22 years ago I first used a buckling-spring keyboard, the one that came with an IBM XT. That "Model F" keyboard was (and is, as I kept it) built like a tank and, if anything, it's even clackier than the Model M. Sadly it won't work without expensive adapters on a modern PC. The layout is odd by current standards (ctrl is where caps lock is and vice-versa).

That old XT keyboard gave me the taste for "clacky" keyboards and over the following decade I got thoroughly fed up with the spongy, lifeless keyboards that became the norm. I then found out about the Model M, looked into getting one from Unicomp but thanks to import duty, VAT and delivery the cost was over the equivalent of $170 - way too much to spend for me! So I snagged an old second hand IBM model M on eBay for a fraction of the price, cleaned it up and I've been using it ever since. Hopefully PS/2 keyboard ports will continue to stay on motherboards for many years yet!

Comment Re:Lost opportunity? I doubt it (Score 1) 554

Bingo. I work in a school where we rolled out the x64 version of Windows last year and even with the likes of SCCM and the other enterprise bits and pieces in the background, the commit charge on a freshly built machine is around 1.2GB.

We have plenty of laptops and desktops with only 2GB RAM and they run just fine - bearing in mind most people use their machines for email, interactive whiteboard use, YouTube (which is insanely popular with teachers, it seems), light Office work and general web browsing. There are some other programs used, virtual textbooks and the like, but they really don't take much RAM.

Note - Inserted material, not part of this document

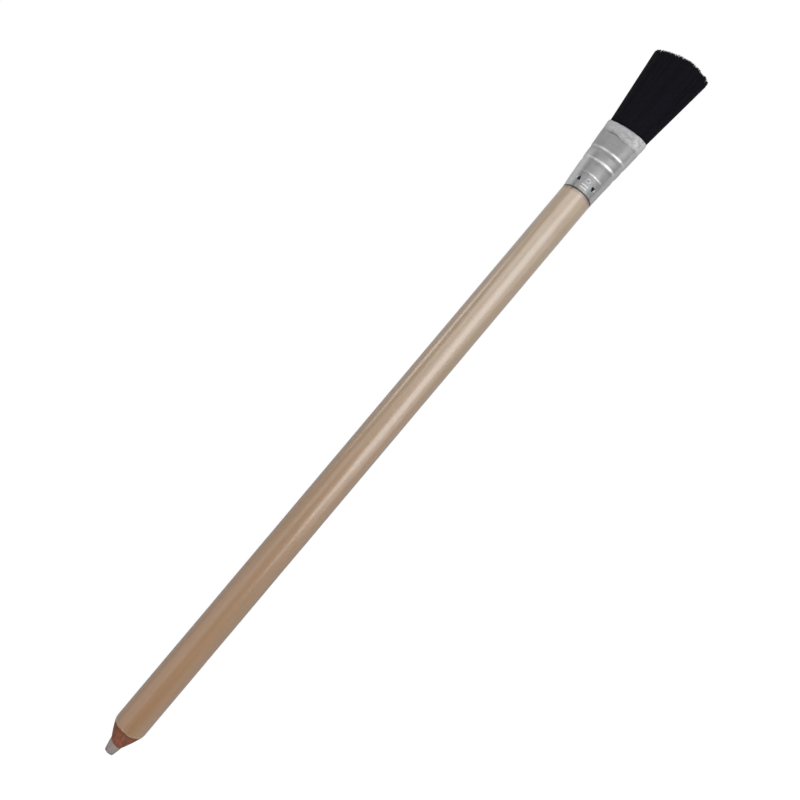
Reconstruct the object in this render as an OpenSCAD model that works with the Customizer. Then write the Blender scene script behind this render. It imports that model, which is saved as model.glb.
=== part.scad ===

If a 4GB machine is a "complete dog of a machine", something is badly wrong with the way Windows is set up. Either that, or the person using the machine is running several heavyweight programs at once, or something like 60 tabs in their web browser...

Comment Re:No they won't (Score 2) 554

They just run under NTVDM, which is a bastardised version of SoftPC, as was the case since Windows NT 3.1. Ever wondered why a command /c ver returns MS-DOS version 5.0.500 under any x86 version of NT? That's why - it was the latest version of MS-DOS that was around when the version of SoftPC they licensed was written.

Have a look inside NTVDM in Notepad (or a hex editor) and you'll see:

"SoftPC-AT Version 3 (C)Copyright Insignia Solutions Inc. 1987-1992"

Fun fact: the x64 and ARM versions of Windows still come bundled with a copy of MS-DOS 8, complete with Windows Millennium copyright message. It's in DISKCOPY.DLL. They also come with icons for Lotus 1-2-3 and other obsolete programs, in MORICONS.DLL (which was from Windows 3.1, 22 years ago).

Windows is full of legacy stuff if you look.

Comment No 9? (Score 5, Interesting) 644

When I was a kid I remember reading that in Japanese, "4" sounded like death and "9" sounded like suffering. A quick bit of Googling 25 years on and:

"[In Japanese] Nine is also sometimes pronounced ku, which can mean suffering."

I'm guessing they skipped Windows 9 because they didn't want it to sound like "Windows Suffering" in parts of the world!

Comment Effectively no winter last year, so... (Score 1) 148

....voted for notably more severe. It was one of the mildest winters in years where I am (SE England). We had around 2 seconds of sleety rain at the back end of a thunderstorm in February and all of 2 air frosts during the whole winter.

Normally there would at least be a couple of days with snow falling and there would be a dozen or more air frosts.

Of course, it *had* to be the first year I'd bought winter tyres for my car! (The previous year had the typical couple of inches of snow causing chaos...)

Comment Re:TCO (Score 2) 158

It's nothing to do with pay, more what managers expect from their staff. Some schools are happy to put up with poor infrastructure and so on, while others, such as the one I work in, pride themselves on offering an up-to-date network for the students. (We skipped Windows 8 though, sticking with Windows 7 x64 - and getting old educational programs working with that was no mean feat!)

You won't have any problems around here recruiting tech support staff for £12 to £14K. I was effectively running the school network on a salary of £17K last year and I wouldn't describe myself as a monkey. Far from it, unless you count administering Exchange, AD, creating build images, SCCM etc as monkey work (which is isn't).

Comment Re:TCO (Score 2) 158

It's actually nowhere near that, at least in the UK. (Disclaimer: I work in a school in the IT department).

The actual cost is based on the number of full-time *staff*, not pupils, and the rates are far lower than the $1000/year you quote. This gets you Office, Windows, all the CALs you need, SCCM and lots more besides. You still have to pay for server licences (Windows and SQL), but they're deeply discounted.

I don't know what it's like in the States, but in the UK school sysadmins (or network managers, to give them their more usual titles) will be on salaries of around £16K to £30K - or $27K to $50K, more biased towards the low end rather than the high end of the wage bracket. Or, at least, that's the going rate down here in the far SE of England. In our case, that involves using VMWare products, such as vSphere and ESXi, in addition to the various Windows servers.

NB, I got into this by playing games, as an earlier poster mentioned - it's a common thing to use Windows at home for games, as I did over 20 years ago, then start networking PCs, move on to running a home server or using server products on a home PC and so on. I made the jump with Windows 2000 (when I was at Uni), as Microsoft kindly sent out CDs of their server products to anyone who asked. Yes, they only lasted for 180 days unless you tinkered with registry files, but it was enough to ignite the spark. These days of course pupils and students get the full thing from Dreamspark.

I don't have an MSCE. Never saw the point of them, I prefer academic qualifications as it shows you're capable of learning anything rather than a specific method of one vendor's products. I'd never rule out a move to Linux, but for now our Microsoft-based network is serving us well.